[Excerpt from a dataset]
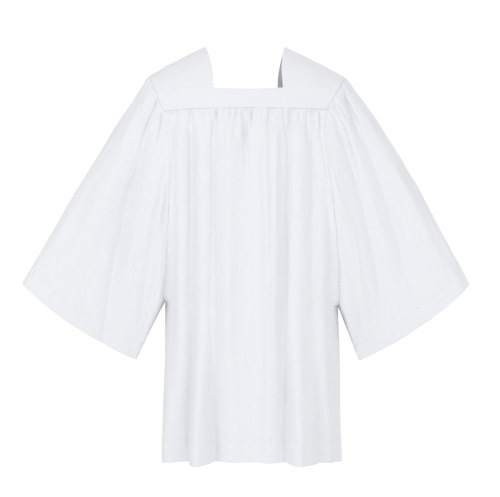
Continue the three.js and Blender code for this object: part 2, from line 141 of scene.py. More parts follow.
def yoke_surface(face, row, across):
    """Points of a yoke. Row is 0 on the shoulder, 1 at the neckline and 2 on the seam."""
    corners = neck_corners(face)
    on_left = across < sum(corners) / 2
    side = np.where(on_left, -1, 1)
    pick = lambda pair: np.where(on_left, pair[0], pair[1])
    tip_x, tip_z = (pick([SHOULDER_TIPS[-1][k], SHOULDER_TIPS[1][k]]) for k in (0, 1))
    strap = np.clip((across - side) / (pick(corners) - side), 0, 1)
    top_z = lerp(tip_z, 0, strap) + SHOULDER_BOW * np.sin(pi * strap)
    top_x = lerp(tip_x, side * NECK_HALF_WIDTH, strap)
    seam_x, seam_y, seam_z = yoke_seam(face, across)
    band = 2 * (across - corners[0]) / (corners[1] - corners[0]) - 1
    neck_z = NECK_LEVEL - NECK_DIP * np.maximum(1 - band**2, 0)
    edge_x = lerp(tip_x, pick(YOKE_ENDS), (tip_z - neck_z) / (tip_z - seam_z))
    neck_x = np.where(strap < 1, lerp(edge_x, pick(face["neck"]), strap), seam_x)
    neck_turn = np.arccos(1 - (top_z - neck_z) / (top_z - seam_z))
    turn = np.where(row < 1, neck_turn * row, lerp(neck_turn, pi / 2, row - 1))
    z = top_z - (top_z - seam_z) * (1 - np.cos(turn))
    down = (top_z - z) / (top_z - neck_z)
    bow = side * NECK_EDGE_BOW * strap**4 * np.sin(pi * np.clip(down, 0, 1))
    on_band = lerp(neck_x, seam_x, (neck_z - z) / (neck_z - seam_z))
    x = np.where(row < 1, lerp(top_x, neck_x, down) - bow, on_band)
    return np.stack([x, face["out"] * seam_y * np.sin(turn), z], axis=-1)


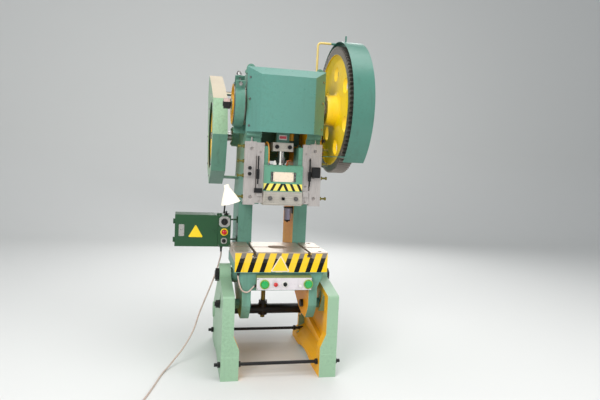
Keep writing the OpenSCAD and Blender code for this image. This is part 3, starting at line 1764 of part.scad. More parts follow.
// Electrical cabinet on the left upright, with the switch box beside it
cabinet_x1 = -upright_out - 66 - switch_box_w;
cabinet_x0 = cabinet_x1 - cabinet_w;
cabinet_z = 920;
cabinet_y = slide_y + 200;
door_t = 16;
cabinet_wall = 3;
hinge_x = cabinet_x0 - 8;
hinge_y = cabinet_y - 7;
hinge_z = [cabinet_z + 34, cabinet_z + cabinet_h - 74];
knob_x = cabinet_x1 + switch_box_w / 2;
main_z = cabinet_z + 204;
estop_z = cabinet_z + 120;
light_z = cabinet_z + 48;
gland_at = [-420, slide_y + 300];

module cabinet_box() {
    box_top = cabinet_z + cabinet_h;
    color(DARK_GREEN)
        difference() {
            union() {
                // Cabinet shell, open at the front
                difference() {
                    block([cabinet_x0, cabinet_y, cabinet_z],
                        [cabinet_x1 + EPS, cabinet_y + cabinet_d, box_top]);
                    block([cabinet_x0 + cabinet_wall, cabinet_y - 1, cabinet_z + cabinet_wall],
                        [cabinet_x1 - cabinet_wall, cabinet_y + cabinet_d - cabinet_wall,
                            box_top - cabinet_wall]);
                }
                // Switch box, its front standing level with the door
                block([cabinet_x1 + 2, cabinet_y - door_t, cabinet_z],
                    [cabinet_x1 + switch_box_w, cabinet_y + cabinet_d, box_top]);
                block([cabinet_x1, cabinet_y, cabinet_z],
                    [cabinet_x1 + 4, cabinet_y + cabinet_d, box_top]);
                // Arms to the upright
                for (z = [cabinet_z + 40, box_top - 50]) {
                    block([cabinet_x1 + switch_box_w - EPS, throat_y + 20, z],
                        [-upright_out - 0.3, throat_y + 70, z + 10]);
                    block([-upright_out - 10, throat_y + 14, z - 20],
                        [-upright_out - 0.3, throat_y + 76, z + 30]);
                }
                // Light angle on top
                block([cabinet_x1 - 8, cabinet_y + 10, box_top - EPS],
                    [knob_x - 20, cabinet_y + 13, box_top + 14]);
                // Fixed halves of the hinges, with their pins
                for (z = hinge_z) {
                    translate([hinge_x, hinge_y, z])
                        cylinder(h = 19.7, d = 12, $fn = 32);
                    translate([hinge_x, hinge_y, z])
                        cylinder(h = 38, d = 6, $fn = 32);
                    block([hinge_x - 2, hinge_y + 2, z], [cabinet_x0 + EPS, cabinet_y + 14, z + 19.7]);
                }
            }
            for (z = [main_z, estop_z, light_z])
                rod_y(cabinet_y - door_t - 1, cabinet_y - door_t + 26, stem_d + 2 * 0.3, knob_x, z);
        }
}

// Folded door, turning on the hinges at its left edge
module cabinet_door() {
    front = cabinet_y - door_t;
    color(DARK_GREEN)
        difference() {
            union() {
                difference() {
                    block([cabinet_x0 + 0.5, front, cabinet_z + 0.5],
                        [cabinet_x1 - 0.5, cabinet_y - 0.4, cabinet_z + cabinet_h - 0.5]);
                    block([cabinet_x0 + 0.5 + cabinet_wall, front + cabinet_wall,
                            cabinet_z + 0.5 + cabinet_wall],
                        [cabinet_x1 - 0.5 - cabinet_wall, cabinet_y,
                            cabinet_z + cabinet_h - 0.5 - cabinet_wall]);
                }
                for (z = hinge_z) {
                    translate([hinge_x, hinge_y, z + 20])
                        cylinder(h = 20, d = 12, $fn = 32);
                    block([hinge_x, hinge_y - 5, z + 20], [cabinet_x0 + 2, hinge_y - 1, z + 40]);
                }
                // Turn latch near the free edge
                rod_y(front - 6, front + EPS, 22, cabinet_x1 - 24, cabinet_z + cabinet_h / 2, 32);
            }
            for (z = hinge_z)
                translate([hinge_x, hinge_y, z + 19])
                    cylinder(h = 30, d = 6 + 2 * run_gap, $fn = 32);
            block([cabinet_x1 - 26, front - 7, cabinet_z + cabinet_h / 2 - 8],
                [cabinet_x1 - 22, front - 3, cabinet_z + cabinet_h / 2 + 8]);
        }
}

// Rotary main switch with its square plate
module main_switch() {
    front = cabinet_y - door_t;
    color(BLACK) {
        rod_y(front - 8, front + 20, stem_d, knob_x, main_z);
        rod_y(front - 12, front - 0.3, 52, knob_x, main_z, 64);
        block([knob_x - 6, front - 34, main_z - 24], [knob_x + 6, front - 12 + EPS, main_z + 24]);
    }
}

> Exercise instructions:
Emit the full listing verbatim.

> Exercise output:
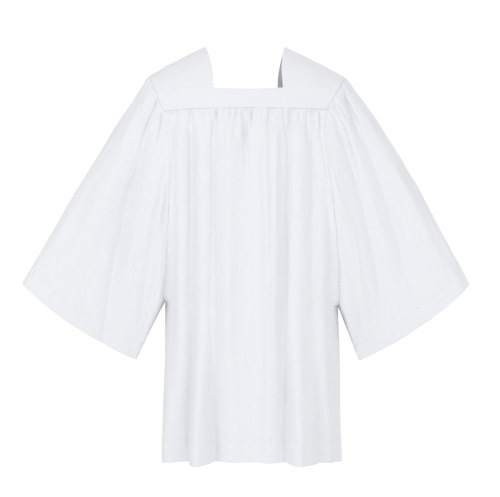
Continue the three.js and Blender code for this object: part 2, from line 141 of scene.py. More parts follow.
def yoke_surface(face, row, across):
    """Points of a yoke. Row is 0 on the shoulder, 1 at the neckline and 2 on the seam."""
    corners = neck_corners(face)
    on_left = across < sum(corners) / 2
    side = np.where(on_left, -1, 1)
    pick = lambda pair: np.where(on_left, pair[0], pair[1])
    tip_x, tip_z = (pick([SHOULDER_TIPS[-1][k], SHOULDER_TIPS[1][k]]) for k in (0, 1))
    strap = np.clip((across - side) / (pick(corners) - side), 0, 1)
    top_z = lerp(tip_z, 0, strap) + SHOULDER_BOW * np.sin(pi * strap)
    top_x = lerp(tip_x, side * NECK_HALF_WIDTH, strap)
    seam_x, seam_y, seam_z = yoke_seam(face, across)
    band = 2 * (across - corners[0]) / (corners[1] - corners[0]) - 1
    neck_z = NECK_LEVEL - NECK_DIP * np.maximum(1 - band**2, 0)
    edge_x = lerp(tip_x, pick(YOKE_ENDS), (tip_z - neck_z) / (tip_z - seam_z))
    neck_x = np.where(strap < 1, lerp(edge_x, pick(face["neck"]), strap), seam_x)
    neck_turn = np.arccos(1 - (top_z - neck_z) / (top_z - seam_z))
    turn = np.where(row < 1, neck_turn * row, lerp(neck_turn, pi / 2, row - 1))
    z = top_z - (top_z - seam_z) * (1 - np.cos(turn))
    down = (top_z - z) / (top_z - neck_z)
    bow = side * NECK_EDGE_BOW * strap**4 * np.sin(pi * np.clip(down, 0, 1))
    on_band = lerp(neck_x, seam_x, (neck_z - z) / (neck_z - seam_z))
    x = np.where(row < 1, lerp(top_x, neck_x, down) - bow, on_band)
    return np.stack([x, face["out"] * seam_y * np.sin(turn), z], axis=-1)


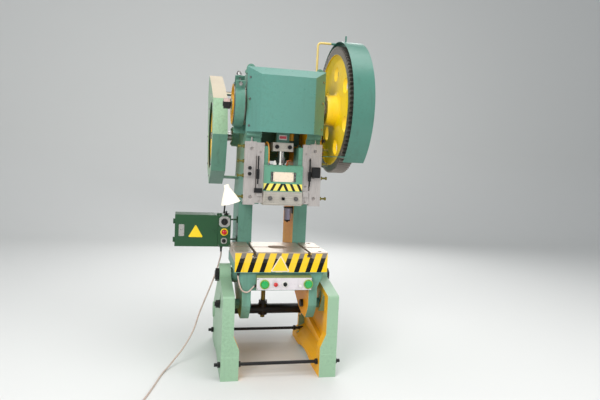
Keep writing the OpenSCAD and Blender code for this image. This is part 3, starting at line 1764 of part.scad. More parts follow.
// Electrical cabinet on the left upright, with the switch box beside it
cabinet_x1 = -upright_out - 66 - switch_box_w;
cabinet_x0 = cabinet_x1 - cabinet_w;
cabinet_z = 920;
cabinet_y = slide_y + 200;
door_t = 16;
cabinet_wall = 3;
hinge_x = cabinet_x0 - 8;
hinge_y = cabinet_y - 7;
hinge_z = [cabinet_z + 34, cabinet_z + cabinet_h - 74];
knob_x = cabinet_x1 + switch_box_w / 2;
main_z = cabinet_z + 204;
estop_z = cabinet_z + 120;
light_z = cabinet_z + 48;
gland_at = [-420, slide_y + 300];

module cabinet_box() {
    box_top = cabinet_z + cabinet_h;
    color(DARK_GREEN)
        difference() {
            union() {
                // Cabinet shell, open at the front
                difference() {
                    block([cabinet_x0, cabinet_y, cabinet_z],
                        [cabinet_x1 + EPS, cabinet_y + cabinet_d, box_top]);
                    block([cabinet_x0 + cabinet_wall, cabinet_y - 1, cabinet_z + cabinet_wall],
                        [cabinet_x1 - cabinet_wall, cabinet_y + cabinet_d - cabinet_wall,
                            box_top - cabinet_wall]);
                }
                // Switch box, its front standing level with the door
                block([cabinet_x1 + 2, cabinet_y - door_t, cabinet_z],
                    [cabinet_x1 + switch_box_w, cabinet_y + cabinet_d, box_top]);
                block([cabinet_x1, cabinet_y, cabinet_z],
                    [cabinet_x1 + 4, cabinet_y + cabinet_d, box_top]);
                // Arms to the upright
                for (z = [cabinet_z + 40, box_top - 50]) {
                    block([cabinet_x1 + switch_box_w - EPS, throat_y + 20, z],
                        [-upright_out - 0.3, throat_y + 70, z + 10]);
                    block([-upright_out - 10, throat_y + 14, z - 20],
                        [-upright_out - 0.3, throat_y + 76, z + 30]);
                }
                // Light angle on top
                block([cabinet_x1 - 8, cabinet_y + 10, box_top - EPS],
                    [knob_x - 20, cabinet_y + 13, box_top + 14]);
                // Fixed halves of the hinges, with their pins
                for (z = hinge_z) {
                    translate([hinge_x, hinge_y, z])
                        cylinder(h = 19.7, d = 12, $fn = 32);
                    translate([hinge_x, hinge_y, z])
                        cylinder(h = 38, d = 6, $fn = 32);
                    block([hinge_x - 2, hinge_y + 2, z], [cabinet_x0 + EPS, cabinet_y + 14, z + 19.7]);
                }
            }
            for (z = [main_z, estop_z, light_z])
                rod_y(cabinet_y - door_t - 1, cabinet_y - door_t + 26, stem_d + 2 * 0.3, knob_x, z);
        }
}

// Folded door, turning on the hinges at its left edge
module cabinet_door() {
    front = cabinet_y - door_t;
    color(DARK_GREEN)
        difference() {
            union() {
                difference() {
                    block([cabinet_x0 + 0.5, front, cabinet_z + 0.5],
                        [cabinet_x1 - 0.5, cabinet_y - 0.4, cabinet_z + cabinet_h - 0.5]);
                    block([cabinet_x0 + 0.5 + cabinet_wall, front + cabinet_wall,
                            cabinet_z + 0.5 + cabinet_wall],
                        [cabinet_x1 - 0.5 - cabinet_wall, cabinet_y,
                            cabinet_z + cabinet_h - 0.5 - cabinet_wall]);
                }
                for (z = hinge_z) {
                    translate([hinge_x, hinge_y, z + 20])
                        cylinder(h = 20, d = 12, $fn = 32);
                    block([hinge_x, hinge_y - 5, z + 20], [cabinet_x0 + 2, hinge_y - 1, z + 40]);
                }
                // Turn latch near the free edge
                rod_y(front - 6, front + EPS, 22, cabinet_x1 - 24, cabinet_z + cabinet_h / 2, 32);
            }
            for (z = hinge_z)
                translate([hinge_x, hinge_y, z + 19])
                    cylinder(h = 30, d = 6 + 2 * run_gap, $fn = 32);
            block([cabinet_x1 - 26, front - 7, cabinet_z + cabinet_h / 2 - 8],
                [cabinet_x1 - 22, front - 3, cabinet_z + cabinet_h / 2 + 8]);
        }
}

// Rotary main switch with its square plate
module main_switch() {
    front = cabinet_y - door_t;
    color(BLACK) {
        rod_y(front - 8, front + 20, stem_d, knob_x, main_z);
        rod_y(front - 12, front - 0.3, 52, knob_x, main_z, 64);
        block([knob_x - 6, front - 34, main_z - 24], [knob_x + 6, front - 12 + EPS, main_z + 24]);
    }
}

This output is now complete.